Novel communities emerge as a result of individualistic shifts in species' ranges and abundances in response to changing climates, biotic interactions, disturbance regimes, or anthropogenic activity. Such assemblages pose a challenge to researchers and managers, in part because it is unclear to what extent novel associations will maintain ecosystem function relative to a baseline of interest. The very nature of such communities makes predictions difficult when relying on contemporary observations alone, but the well-documented no-analog plant associations from North American paleorecords provide a promising model system. These late-glacial novel communities were 1) geographically widespread, 2) persisted for several millennia, and 3) were composed of associations of boreal and temperate taxa found in eastern North American forests today which are likely to coexist in the future.
Results/Conclusions
We reconstructed vegetation dissimilarity, climate dissimilarity, and community trait dissimilarity from present throughout the last 21,000 years, to test whether late-glacial no-analog plant associations exhibited altered function compared to modern systems due to differing community trait profiles.
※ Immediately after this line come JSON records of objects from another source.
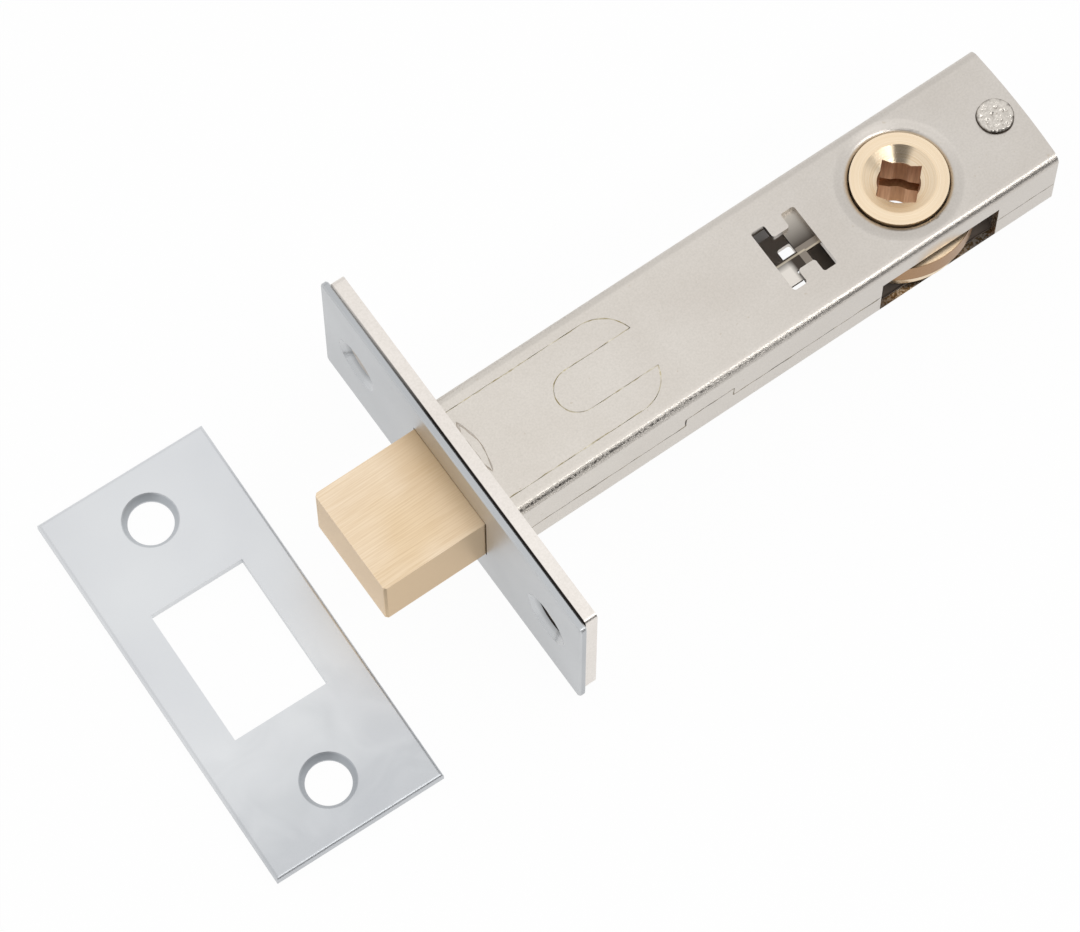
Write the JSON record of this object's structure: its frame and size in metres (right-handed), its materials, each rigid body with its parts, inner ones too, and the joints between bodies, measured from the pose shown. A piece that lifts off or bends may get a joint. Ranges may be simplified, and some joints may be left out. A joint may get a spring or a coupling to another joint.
{
  "type": "privacy bolt",
  "caption": "Tubular privacy bolt for a door: a turned hub throws a square brass bolt through a face plate, with a flat strike plate lying in front.",
  "frame": {"origin": "centre of the face plate's outer face, on the bolt's centre line", "axes": "+X the way the bolt is thrown, +Y along the face plate, +Z along the hub's spindle"},
  "size_m": [0.134, 0.0587, 0.025],
  "materials": {
    "satin_chrome": "satin chrome plate",
    "nickel_steel": "satin nickel plate",
    "bolt_brass": "brushed",
    "hub_brass": "turned",
    "tail_steel": "plain",
    "pin_steel": "plain"
  },
  "bodies": {
    "case": {"face_plate": "satin_chrome", "forend_plate": "nickel_steel", "upper_forend_arm": "nickel_steel", "lower_forend_arm": "nickel_steel", "upper_case_shell": "nickel_steel", "lower_case_shell": "nickel_steel", "rear_rivet": "nickel_steel", "rear_spacer": "pin_steel", "friction_spring": "tail_steel", "strike_plate": "satin_chrome"},
    "hub": {"upper_hub_half": "hub_brass", "lower_hub_half": "hub_brass", "hub_rivet_1": "pin_steel", "hub_rivet_2": "pin_steel"},
    "bolt": {"bolt_head": "bolt_brass", "bolt_tail": "tail_steel", "front_tail_pin": "pin_steel", "rear_tail_pin": "pin_steel", "drive_pin": "pin_steel"}
  },
  "joints": [
    {"name": "hub_turn", "type": "hinge", "parent": "case", "child": "hub", "pos_m": [-0.07, 0, 0], "axis": [0, 0, -1], "range_deg": [0, 90]},
    {"name": "bolt_slide", "type": "slide", "parent": "case", "child": "bolt", "axis": [-1, 0, 0], "range_m": [0, 0.014]}
  ],
  "couplings": [
    {"joint": "hub_turn", "follows": "bolt_slide", "rad_per_m": 112.19}
  ]
}
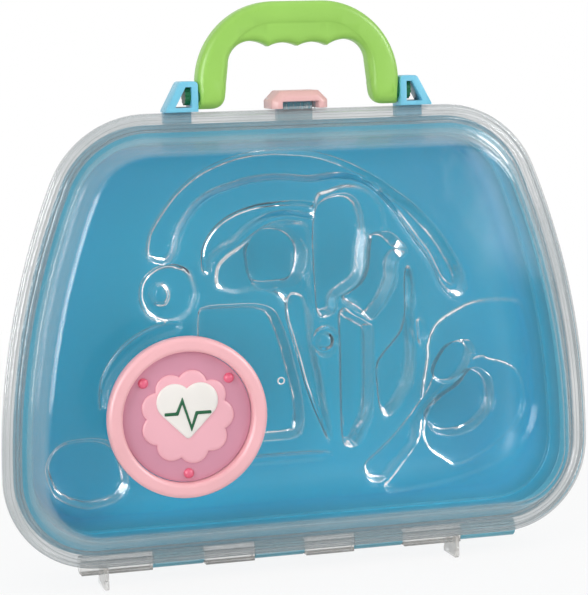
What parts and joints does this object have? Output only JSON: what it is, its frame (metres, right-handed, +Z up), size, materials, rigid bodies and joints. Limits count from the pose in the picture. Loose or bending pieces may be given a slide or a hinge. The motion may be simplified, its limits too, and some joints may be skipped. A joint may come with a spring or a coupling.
{
  "type": "toy doctor case",
  "caption": "Toy doctor case with a clear hinged cover over a blue back shell, a formed tray inside, a swinging carry handle, a lifting latch and a round badge.",
  "frame": {"origin": "middle of the base, at the height of the two fins that the case stands on", "axes": "+X to the right along the case's width, seen from the clear front; +Y towards the back; +Z up"},
  "size_m": [0.29, 0.0728, 0.272],
  "materials": {
    "clear_cover": "clear, glossy",
    "clear_tray": "clear thin sheet, glossy",
    "blue_shell": "satin",
    "pale_blue": "satin",
    "steel": "plain wire",
    "green_handle": "satin",
    "dark_green": "satin",
    "pink_latch": "satin",
    "pink_ring": "satin",
    "rose_plate": "matt",
    "pale_pink": "satin",
    "white_print": "satin",
    "green_print": "satin",
    "deep_pink": "satin"
  },
  "bodies": {
    "back_case": {"back_shell": "blue_shell", "hinge_pin": "steel", "left_bracket": "pale_blue", "right_bracket": "pale_blue", "latch_pin": "steel", "inner_tray": "clear_tray"},
    "cover": {"front_cover": "clear_cover", "left_foot": "clear_cover", "right_foot": "clear_cover", "badge_ring": "pink_ring", "badge_plate": "rose_plate", "badge_rosette": "pale_pink", "badge_heart": "white_print", "badge_pulse": "green_print", "badge_beads": "deep_pink"},
    "handle": {"handle_front": "green_handle", "handle_back": "green_handle", "left_pivot_pin": "dark_green", "right_pivot_pin": "dark_green"},
    "latch": {"latch": "pink_latch"}
  },
  "joints": [
    {"name": "cover_open", "type": "hinge", "parent": "back_case", "child": "cover", "pos_m": [0, -0.0016, 0.0115], "axis": [1, 0, 0], "range_deg": [0, 110]},
    {"name": "handle_swing", "type": "hinge", "parent": "back_case", "child": "handle", "pos_m": [0, -0.0096, 0.2298], "axis": [1, 0, 0], "range_deg": [-90, 90]},
    {"name": "latch_lift", "type": "hinge", "parent": "back_case", "child": "latch", "pos_m": [0, -0.0026, 0.226], "axis": [-1, 0, 0], "range_deg": [0, 90]}
  ]
}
Vegetation dissimilarity from present was calculated as the squared chord distance between pollen assemblages in the Neotoma Database and the Modern Surface Sample Dataset. Climate dissimilarity from present was calculated from the downscaled CCSM3 climate reconstructions. Trait dissimilarity was calculated for community-weighted values for seed weight, maximum height, and specific leaf area, using modern measurements applied to pollen-based vegetation reconstructions. Results show the overall pattern of ecosystem function across space and time as a function of changes in vegetation and climate, and allow us to ask: were novel communities also novel ecosystems? The spatiotemporal pattern of plant trait means and dissimilarity from present also shed light on the mechanisms of vegetation response to climate change, megafaunal extinction, and human activity since deglaciation.